## Given information:
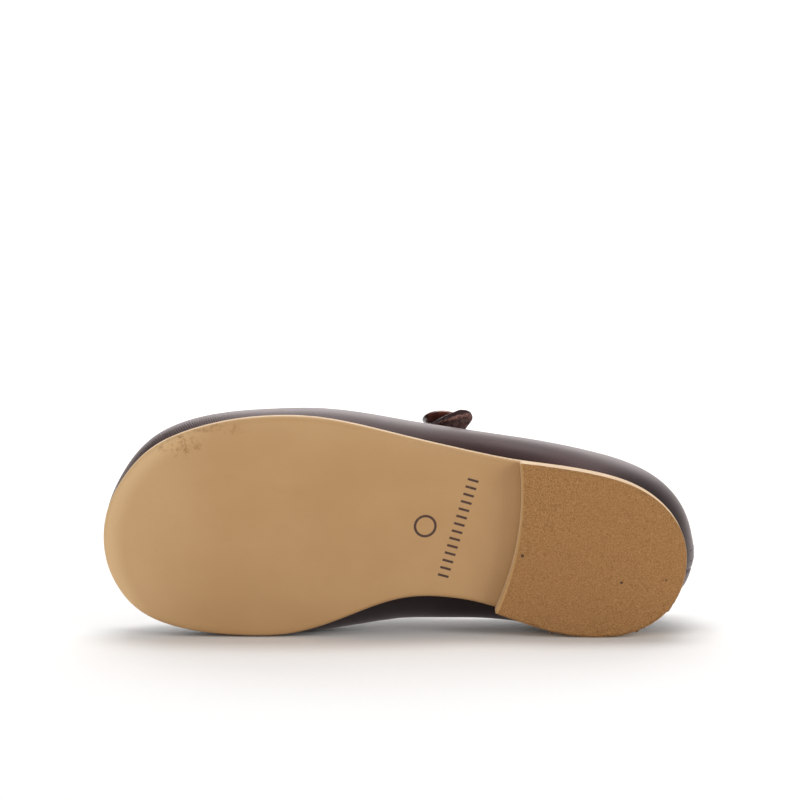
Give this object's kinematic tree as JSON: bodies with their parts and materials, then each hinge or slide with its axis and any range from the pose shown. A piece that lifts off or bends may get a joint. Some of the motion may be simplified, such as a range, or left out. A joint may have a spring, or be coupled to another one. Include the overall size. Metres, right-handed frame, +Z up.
{
  "type": "mary jane shoe",
  "caption": "Child's low-heeled leather shoe with a round toe and a buttoned strap over the instep, lying on its inner side.",
  "frame": {"origin": "centre of the bounding box in plan, on the floor that the shoe lies on", "axes": "-X towards the toe, -Y out of the tread, +Z up, towards the outer (lateral) side of the foot: the shoe lies on its inner side. +Y is the shoe's own up direction to within 4 degrees."},
  "size_m": [0.1694, 0.0516, 0.0647],
  "materials": {
    "outsole": "satin, tan sheet",
    "heel_lift": "matt, speckled brown",
    "insole": "matt, natural",
    "upper": "semi-gloss, dark aubergine",
    "strap": "semi-gloss, dark aubergine",
    "button": "gloss, red-brown"
  },
  "bodies": {
    "root": {"outsole": "outsole", "heel_lift": "heel_lift", "insole": "insole", "upper": "upper", "strap": "strap", "button": "button"}
  },
  "joints": []
}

## Job:
Return the whole listing exactly, with every line included.

## Written answer:
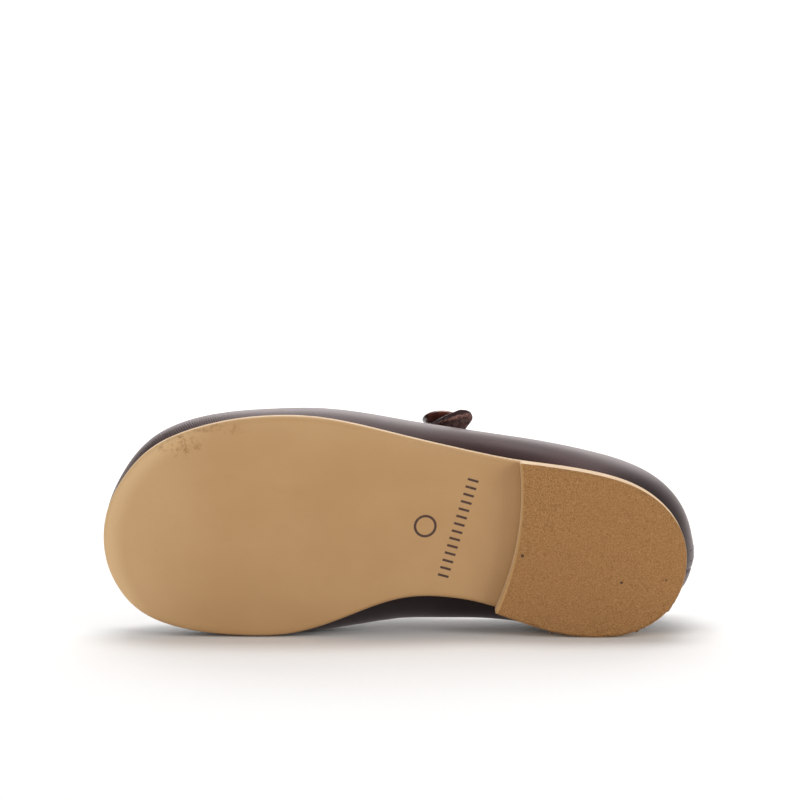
Give this object's kinematic tree as JSON: bodies with their parts and materials, then each hinge or slide with its axis and any range from the pose shown. A piece that lifts off or bends may get a joint. Some of the motion may be simplified, such as a range, or left out. A joint may have a spring, or be coupled to another one. Include the overall size. Metres, right-handed frame, +Z up.
{
  "type": "mary jane shoe",
  "caption": "Child's low-heeled leather shoe with a round toe and a buttoned strap over the instep, lying on its inner side.",
  "frame": {"origin": "centre of the bounding box in plan, on the floor that the shoe lies on", "axes": "-X towards the toe, -Y out of the tread, +Z up, towards the outer (lateral) side of the foot: the shoe lies on its inner side. +Y is the shoe's own up direction to within 4 degrees."},
  "size_m": [0.1694, 0.0516, 0.0647],
  "materials": {
    "outsole": "satin, tan sheet",
    "heel_lift": "matt, speckled brown",
    "insole": "matt, natural",
    "upper": "semi-gloss, dark aubergine",
    "strap": "semi-gloss, dark aubergine",
    "button": "gloss, red-brown"
  },
  "bodies": {
    "root": {"outsole": "outsole", "heel_lift": "heel_lift", "insole": "insole", "upper": "upper", "strap": "strap", "button": "button"}
  },
  "joints": []
}